2.0 Common Principles

  • Looking for contract transparency.
  • Ownership rights must be established and the business relationship between supplier and the client defined.
  • The supplier must have the right to offer the market data to the client.
  • All usage rights and policies should be clearly stated and understandable by all parties.
  • Derived data usage rights must be clearly stated and the term ‘derived data’ defined for the purposes of the agreement.
  • Distribution rights should be outlined and described.
  • Database maintenance, especially after termination of agreement, must be included in the agreement.
  • End Users may have to maintain data for regulatory reasons.
  • Creation of value added, for profit, products such as Indices usually require separate contracts, but some may not, i.e. Spreadbetting, or creation of structured products.
  • Requirements for the control, monitoring and usage of market data must be comprehensive.

3.0 Know Your Supplier

  • Often users do not know the ultimate source of the market data they use.
  • Know Your Supplier has yet to become standard policy within many financial institutions.
  • In contrast knowing where your price comes from is becoming ever more important.
  • Even in the world of MiFID2, IOSCO Principles, FRTB, and even just for understanding who spends what on who, this is not a topic at the top of users’ priorities as they consume market data.
  • When a user looks at a Bloomberg terminal it is a common assumption that all that data is Bloomberg’s, and the same for other vendors.
  • Also Banks and vendors do not create a relationship matrix of their suppliers, for instance although Vestek, WM & Company are both part of the Thomson Reuters group they are treated as separate suppliers.
  • The result is that a complete view of exposure to suppliers is unknown in terms of services and dollars spent.
  • This is because a supplier hierarchical relationship has not been established linking the ultimate suppliers holding company with its subsidiaries.
  • Also internally different business units may have individual relationships and contracts with the same suppliers.
  • This reduces the ability to negotiate better rates for services.
  • It also reduces the ability to conduct a comparative analysis of services to identify the best services to meet business requirements.

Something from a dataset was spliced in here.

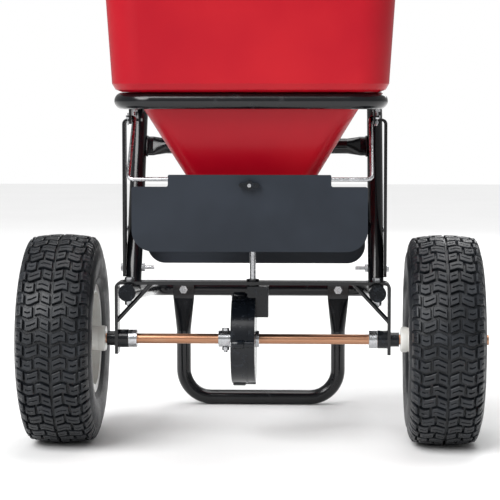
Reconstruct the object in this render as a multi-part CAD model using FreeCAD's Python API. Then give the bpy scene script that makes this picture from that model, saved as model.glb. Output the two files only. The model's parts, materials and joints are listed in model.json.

4.0 Important Contract Considerations

  • There are 4 obvious , yet key considerations which have an effect on the contract and the relationship between the supplier and the client. These include:
  • 4.1 Licences V. Sales.
  • Many clients, and particularly end users do not understand the difference or the principle.
  • Data Sales are a misnomer. The purchase that occurs is of a licence to use the market data, and then for a specific period, not to buy data for use on a perpetual basis.
  • IPRs remain with the licence seller and there is no transfer of ownership.
  • There should be stipulated clauses regarding permitted usage, including purging of databases after contract termination.
  • 4.2 Contract Enforcement.
  • There is usually an audit provision allowing the data source to inspect onsite records and usage.
  • Out of contract usage results in required back payments for any such usage.
  • Clients are normally required to report on either a monthly, or quarterly, basis, usage and changes to usage.
  • The data sources insist on having effective entitlements/permissioning systems in place to (1) control access to, (2) monitor usage of, and (3) report usage of their data.
  • Without such systems the contracts usually enforce uncontrolled access rights with the client having to pay for all potential usage. Note, this is different to all actual usage.
  • 4.3 Contract Changes.
  • Legacy contracts often do not reflect changes in data usage since signing. This is common with smaller vendors, data sources, and exchanges.
  • Many vendors do not communicate changes in contracts and policies directly to clients, unless the exchanges and data sources specifically demand this.
  • Such changes are usually reported via dedicated sections on the data sources websites, or via their vendors, e.g. The TR ‘Customer Zone’.
  • This reactive communication policy places the onus on the licensee to monitor these sites.
  • 4.4 Contract Terms.
  • Contract terms do vary and range from 12 months to 36 months, however 24 Months tends to be the norm.
  • Notice periods can range from 3 months to 12 months.
  • Few data sources or vendors allow a break out of the term period.
  • Automatic Rollovers. The data licence buyers are responsible for monitoring rollovers and placing any cancellations as required by the business.
  • Data Sources and vendors rarely inform clients of impending rollovers.
  • Clients should continually monitor the terms and conditions of their contracts.